Os brasileiros são os mais vulneráveis do continente em caso de emergência: 44% deles –mais de 70 milhões acima dos 15 anos– consideram impossível levantar cerca de R$ 2.500 numa necessidade extrema, segundo o Banco Mundial (para permitir comparações, o órgão usou uma quantia relativa, equivalente a 1/20 do PIB per capita).
No mundo, só sete países estão mais despreparados.
Dos brasileiros que acham possível obter a quantia, apenas 16% dizem poder recorrer às próprias economias; mais da metade pediria ajuda a amigos ou parentes.
APENDICITE NAS FÉRIAS
"São duas coisas em que ninguém pensa: seguro de vida para o pai ou mãe de família e a reserva de emergência", afirma o planejador financeiro Flavio Kokis. "Mas o telhado pode cair, o filho pode ter uma apendicite nas férias, o carro pode quebrar e ficar caro."
Segundo ele, quando guarda algum dinheiro, a maior parte de seus clientes (das classes A/B) está pensando em viajar para a Europa ou em comprar um carro novo.
O planejador diz que o ideal é ter um fundo de emergência que varia de 3 a 12 vezes o custo mensal da família -dependendo da profissão, da estabilidade de renda, do estado civil, entre outros itens.
Segundo levantamento da Serasa feito em 2015 (2.002 maiores de 16 anos, margem de erro de 2 pontos percentuais), 73% dos brasileiros não conseguiriam cobrir seus custos por mais de 90 dias.
A situação fica mais grave na velhice, porque "o tempo é uma serpente altamente venenosa", como disse um empresário de 62 anos que preferiu não ser identificado.
"Quando alguém chegou à minha idade e não poupou nada, passa a ser um problema social", afirma ele.
TRÊS VEZES NULA
O estudo do Banco Mundial leva em conta só a poupança financeira, que é um dos itens de patrimônio capazes de assegurar recursos na velhice ou numa emergência.
A posse de imóveis, de veículos, de bens duráveis que possam ser vendidos e mesmo o investimento em educação são também considerados formas de poupança.
Apesar da dificuldade em levantar dados objetivos sobre o patrimônio dos brasileiros, estudo feito a partir da POF (Pesquisa de Orçamentos Familiares) do IBGE indica que 81% das famílias têm poupança financeira nula.
Se a casa própria for considerada, são 61% os de poupança zero, e 47% não têm nem dinheiro, nem casa, nem carro como patrimônio.
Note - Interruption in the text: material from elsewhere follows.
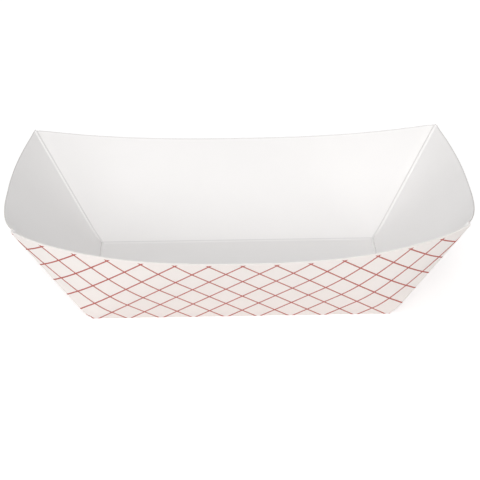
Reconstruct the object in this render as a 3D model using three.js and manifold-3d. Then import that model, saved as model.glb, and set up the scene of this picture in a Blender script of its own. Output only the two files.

O trabalho dos economistas Marcos Antonio Coutinho da Silveira e Ajax Reynaldo Bello Moreira tem como base as duas POFs mais recentes (2002/2003 e 2008/2009).
Para os pesquisadores do Ipea, um dos fatores que impedem a acumulação de poupança é o baixo acesso ao crédito. Sem empréstimos para suavizar o consumo, as pessoas consomem toda a renda.
Mas, mesmo entre os 10% mais ricos da população, 46% das famílias tinham poupança financeira zero.
SALDO DE R$ 1,66
Construir indicadores que levantem o lado patrimonial das famílias para avaliar seu equilíbrio financeiro é considerado importante pelo Banco Central, conforme seu relatório de inclusão financeira de 2014.
O número de pessoas físicas com caderneta de poupança não é um bom indicador, porque as contas não são usadas para fazer reservas.
Dos 131,8 milhões de brasileiros com caderneta, 60% tinham menos de R$ 100. O saldo médio era R$ 1,66.
Segundo o diretor de Relacionamento Institucional e Cidadania do BC, Isaac Sidney Menezes Ferreira, estudo feito em 2014 mostrou que 45% das famílias não tinham sobra financeira regular.
"Um número significativo mencionou ainda custo-benefício (rendimento não vale a pena, taxas altas, impostos), não inclusão bancária ou falta de confiança no sistema financeiro" como razão para não investir.
POUPANÇA E PIB
O nível de poupança não afeta apenas as perspectivas da vida de indivíduos e famílias, e seu padrão de consumo agora ou no futuro, mas também as perspectivas de crescimento econômico.
O aumento do PIB depende também do investimento, que precisa ser financiado por poupança: o que as famílias e o governo deixam de consumir (poupança doméstica) ou recursos externos (endividamento no exterior).